(Dataset records)
-- Start --
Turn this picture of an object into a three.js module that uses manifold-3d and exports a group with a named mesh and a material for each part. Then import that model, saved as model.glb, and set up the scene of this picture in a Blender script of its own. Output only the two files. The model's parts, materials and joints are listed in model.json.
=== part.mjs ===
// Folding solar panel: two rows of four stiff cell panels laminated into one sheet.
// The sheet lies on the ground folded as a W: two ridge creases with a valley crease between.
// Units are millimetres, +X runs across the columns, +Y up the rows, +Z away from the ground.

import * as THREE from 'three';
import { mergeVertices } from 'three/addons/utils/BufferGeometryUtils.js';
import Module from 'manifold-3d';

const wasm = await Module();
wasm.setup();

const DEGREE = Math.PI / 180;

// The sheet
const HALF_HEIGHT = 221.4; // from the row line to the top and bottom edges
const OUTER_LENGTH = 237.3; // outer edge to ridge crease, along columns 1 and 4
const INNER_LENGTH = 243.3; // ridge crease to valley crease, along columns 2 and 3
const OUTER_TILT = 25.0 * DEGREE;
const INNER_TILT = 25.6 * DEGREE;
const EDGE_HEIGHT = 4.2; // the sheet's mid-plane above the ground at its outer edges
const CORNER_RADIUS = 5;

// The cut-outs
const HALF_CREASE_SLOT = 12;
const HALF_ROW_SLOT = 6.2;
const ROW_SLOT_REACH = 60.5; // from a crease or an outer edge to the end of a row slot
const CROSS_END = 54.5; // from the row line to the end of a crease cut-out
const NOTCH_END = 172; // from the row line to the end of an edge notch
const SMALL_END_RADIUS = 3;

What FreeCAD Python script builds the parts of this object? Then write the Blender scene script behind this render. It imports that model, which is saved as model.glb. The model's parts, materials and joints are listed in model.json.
-- End --
Problem to solve: Take the entries above and copy them exactly from the first line through the line with "wasm.setup();"; leave out every line after it.

Full answer:
Turn this picture of an object into a three.js module that uses manifold-3d and exports a group with a named mesh and a material for each part. Then import that model, saved as model.glb, and set up the scene of this picture in a Blender script of its own. Output only the two files. The model's parts, materials and joints are listed in model.json.
=== part.mjs ===
// Folding solar panel: two rows of four stiff cell panels laminated into one sheet.
// The sheet lies on the ground folded as a W: two ridge creases with a valley crease between.
// Units are millimetres, +X runs across the columns, +Y up the rows, +Z away from the ground.

import * as THREE from 'three';
import { mergeVertices } from 'three/addons/utils/BufferGeometryUtils.js';
import Module from 'manifold-3d';

const wasm = await Module();
wasm.setup();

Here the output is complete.